Malgré son sujet audacieux, The Fountain ne se fend d'aucun artifice technique, aucun effet spécial encombrant. Mise en scène sobre mais néanmoins inspirée (comme la scène où Thomas marche dans la rue, totalement déconnecté du monde, dans laquelle les bruitages ont pratiquement tous été supprimés), filtre orangé presque continuel et gros plans récurrents sur les visages, comme si la caméra voulait plonger au plus profond de l'âme des personnages, sont les caractéristiques les plus représentatives d'un point de vue technique. Des outils au service du jeu d'acteur éblouissant du duo en tête d'affiche. Hugh Jackman nous livre ici sa meilleure prestation, d'une sincérité qui prend aux tripes. J'ai ressenti physiquement sa douleur, sa colère et son amour, toujours livrés avec une subtilité ineffable.
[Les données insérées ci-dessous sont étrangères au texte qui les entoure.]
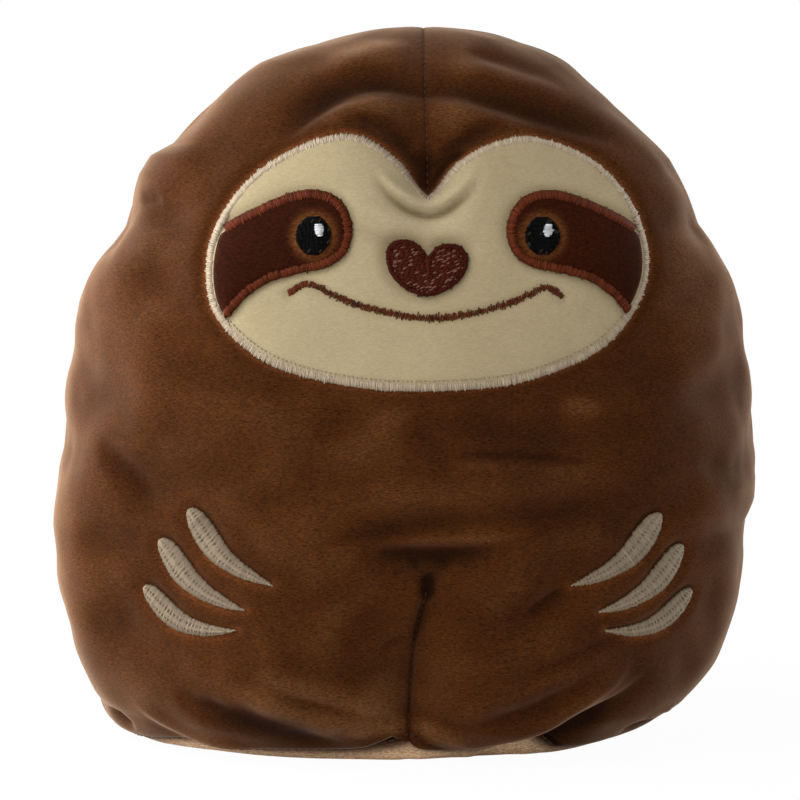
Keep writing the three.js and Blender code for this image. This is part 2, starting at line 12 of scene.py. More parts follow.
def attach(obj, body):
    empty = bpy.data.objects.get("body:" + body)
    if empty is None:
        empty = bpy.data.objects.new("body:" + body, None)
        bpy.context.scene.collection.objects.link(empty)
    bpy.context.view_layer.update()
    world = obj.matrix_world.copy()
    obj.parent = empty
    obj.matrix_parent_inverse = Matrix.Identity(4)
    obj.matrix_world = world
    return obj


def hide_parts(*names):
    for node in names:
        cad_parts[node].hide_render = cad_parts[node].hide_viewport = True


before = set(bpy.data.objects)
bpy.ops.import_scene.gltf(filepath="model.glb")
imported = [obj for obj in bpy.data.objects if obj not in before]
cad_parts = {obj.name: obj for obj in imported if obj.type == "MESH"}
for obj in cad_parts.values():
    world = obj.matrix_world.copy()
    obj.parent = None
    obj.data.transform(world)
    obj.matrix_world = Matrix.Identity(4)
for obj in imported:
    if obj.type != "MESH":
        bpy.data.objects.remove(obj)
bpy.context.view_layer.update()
chance = np.random.default_rng(11)
METRES = 0.001

# Body form, with the same sizes as the frame
BODY_HEIGHT = 250
BODY_HALF_WIDTH = 123
FRONT_DEPTH = 88
BACK_DEPTH = 88
WIDEST_HEIGHT = 86.5
REST_CUT = 0.5
CROWN_LEAN = 5
LEAN_POWER = 12
PLAN_POWER = 2.25
CROWN_POWER = 2.11
BASE_POWER = 12
LEFT_TAPER = 0.11
RIGHT_TAPER = 0.28
FRONT_TAPER = 0.16
BACK_TAPER = 0.14
NOTCH_CREASE_DEPTH = 5
NOTCH_CREASE_HALF_WIDTH = 12
NOTCH_CREASE_REACH = 18
BELLY_DART_HEIGHT = 62
BELLY_CREASE_DEPTH = 7
BELLY_CREASE_HALF_WIDTH = 14
BACK_CREASE_DEPTH = 2.5
BACK_CREASE_HALF_WIDTH = 12
BACK_CREASE_FADE = 45
THIGH_SWELL = 5
THIGH_RADIUS = 38
THIGH_SPACING = 97
THIGH_HEIGHT = 24
HEM_FADE = 12
HEM_HEIGHT = 5
PILE_CLOTH = 2.4

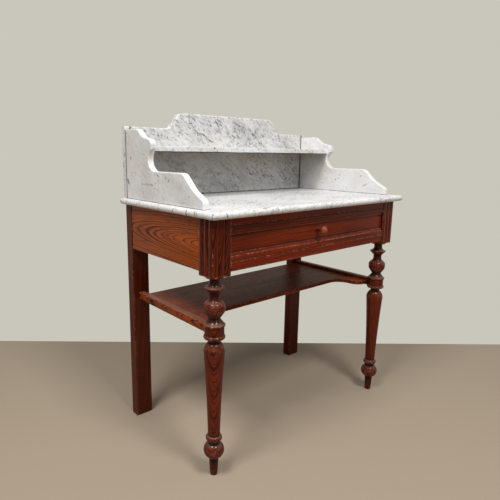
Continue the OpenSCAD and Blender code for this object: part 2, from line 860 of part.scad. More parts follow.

Quant à Rachel Weisz, elle incarne avec grâce l'humain parvenu dans son ultime stade de réalisation, celui de l'acceptation dans la sagesse et la dignité.
Le thème de The Fountain est universel et faire ressurgir chez le spectateur, pour peu qu'il se laisse prendre par la poésie du film, des émotions d'une rare intensité. Comment ne pas repenser aux êtres aimés et qui nous quittés ? Comment ne pas se sentir envahi par le vide qu'ils ont laissé en nos coeurs et que nous tentons maladroitement de combler ? Le film nous rappelle, si besoin était, que notre plus grande faiblesse n'est pas la perte, mais la peur qui l'accompagne. Mais the Fountain propose aussi, dans l'acceptation et l'empathie, de vivre au-delà du deuil, à la recherche de la véritable éternité.
Les références du film sont à cet effet clairement orientées vers la spiritualité et les symboles religieux : Christianisme, religion maya et Hindouisme sont cités sur un pied d'égalité, ce qui pourrait déstabiliser, voire rebuter le spectateur cartésien. Mais le but de l'histoire n'est manifestement pas de proposer une panacée mystique indigeste : le périple du héros et ses états d'âme sont le véritable Graal de The Fountain, savamment distillé par une narration certes assez lente mais indispensable à la profondeur psychologique des protagonistes.
Enfin, cette critique ne serait pas complète sans la mention faite à la fabuleuse bande originale de Clint Mansel. Par une instrumentation riche et un leitmotiv particulièrement lyrique, le compositeur parvient à transcender les images et à nous rappeler, à chaque instant, la puissance évocatrice de la quête de Thomas Creo.